命の選別

コロナ禍が一段落しているが、4月中頃から5月中、電車に乗っての通勤や通院はやむを得ず形上「自粛」した。

 この「自粛」に至った経緯はここでは省略するが、電車に乗っていようといまいと、どこでどうコロナウイルスに感染するか分からないが、なるべく感染へのリスクを避けるという意味では、不特定多数の人との距離を置くとか、自分なりに自分を納得させた。

 駅前の銀行に行く時も、いつもなら駅のエレベーターを使い駅舎内を通って駅の向こう側に出るところを、駅舎を通るのを避け、少しだけ回り道して人通りの少ない線路をくぐる道を選び、できるだけ人とすれちがわないようにした。
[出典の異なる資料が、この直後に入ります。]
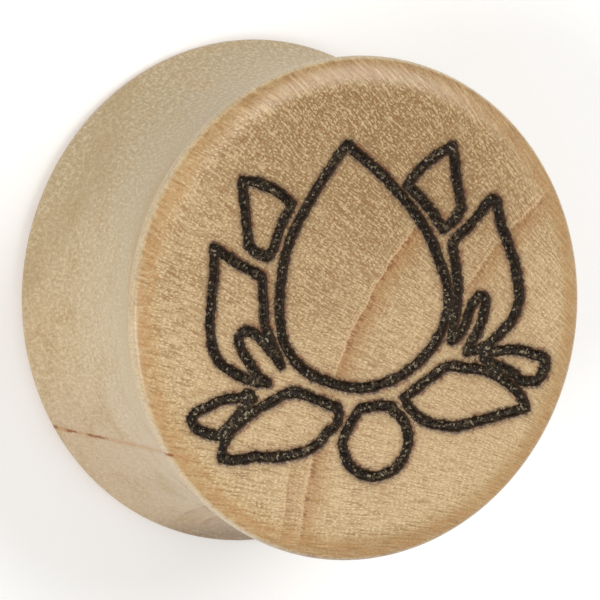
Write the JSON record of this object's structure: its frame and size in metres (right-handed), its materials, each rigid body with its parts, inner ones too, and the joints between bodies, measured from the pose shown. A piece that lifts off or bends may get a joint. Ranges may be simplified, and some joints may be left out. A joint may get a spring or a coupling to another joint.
{
  "type": "ear plug gauge",
  "caption": "Double flared saddle ear plug turned from pale wood, with rounded rims, a shallow dished front face and a lotus outline burnt in as grooves.",
  "frame": {"origin": "centre of the plain back face, on which the plug lies", "axes": "+Z along the plug's axis from the back face to the engraved front face, +Y towards the tip of the lotus, +X to the right as seen from the front"},
  "size_m": [0.025, 0.025, 0.0129],
  "materials": {
    "wood": "oiled and lightly polished pale hardwood with fine light pores",
    "burnt_line": "charred, rough, with small shiny flecks"
  },
  "bodies": {
    "root": {"plug_body": "wood"}
  },
  "joints": []
}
 もうあれから3ヶ月も経っているので、想いの移り変わりはあったのだが、以下、障害者としてのオレの思いを書いていく。

 世界的に感染者が増え続けているピーク時、ヨーロッパ諸国やアメリカ等は多くの人が感染し多くの人が重篤化し死んでいる。医療現場では重篤化した人の治療に使う人工呼吸器が不足しているという事態が起こっていた。そのような切迫した緊急事態の中、障害者が感染し重篤化した場合は、人工呼吸器を着けるのは後回しにすべきだと、つまりは健全者の命を優先して救うべきだとする声が聞こえ、法制化されるところまできていると聞く。

 実際日本でも高齢者施設でクラスターが発生ているというのに、入院させずにいて、多くの人が死んだと聞くが、行政は「病院がいっぱいで・・・」という言い訳をしているが、これは「介護の必要な高齢者の命よりも・・・」と後回しにされたんだろうなと推測できる。
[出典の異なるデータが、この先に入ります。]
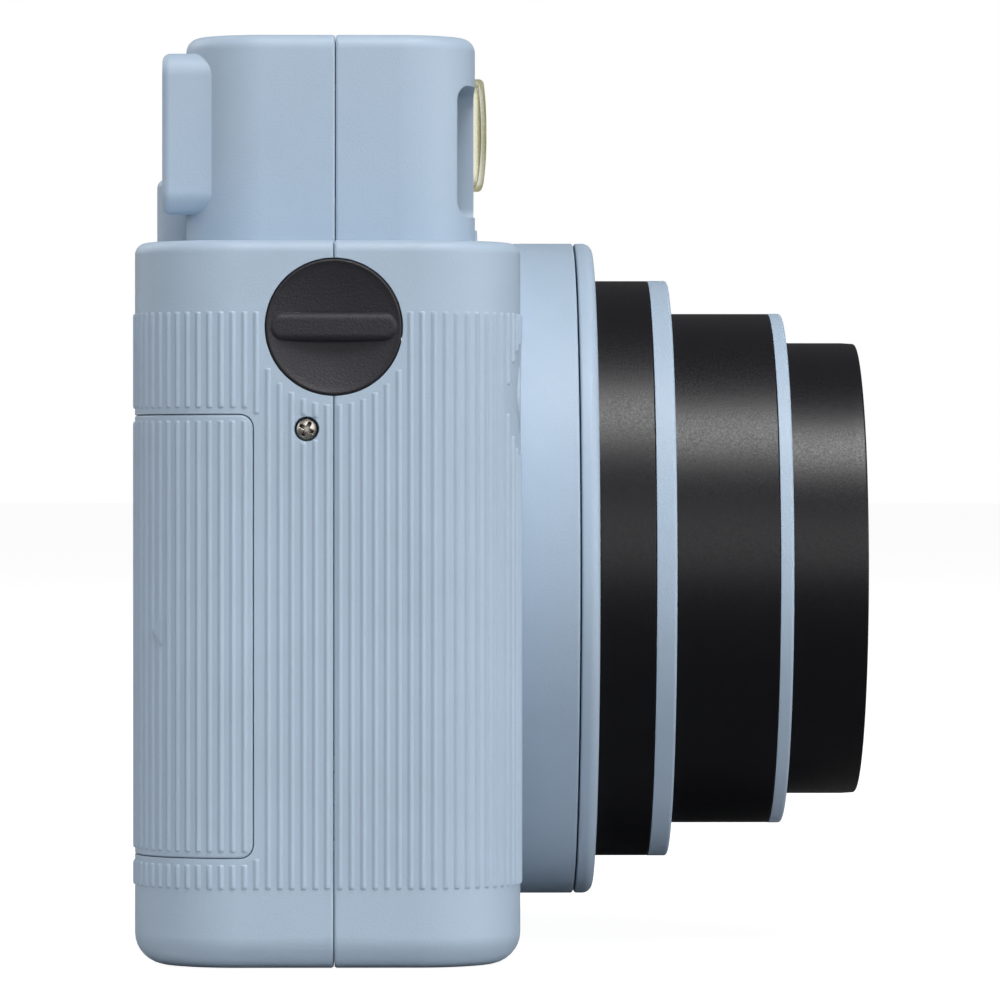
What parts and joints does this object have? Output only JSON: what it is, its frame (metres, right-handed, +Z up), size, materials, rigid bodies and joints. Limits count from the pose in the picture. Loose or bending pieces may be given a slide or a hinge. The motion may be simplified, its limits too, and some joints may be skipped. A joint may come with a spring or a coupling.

 このように、障害者は余計にコロナからの感染から身を守らねばならない理由が障害のない人よりも増えるのだ。

 余裕のある日常でない時に「命の選別」が行われ、命の価値が順位付けされることは、社会の中に、非人間的な差別が蔓延している証だ。

 人間とは何か、差別とは何かをもっと人類は考え、差別のない、誰もが共生し合える社会を構築するために、人類は進化しなければならないと思う。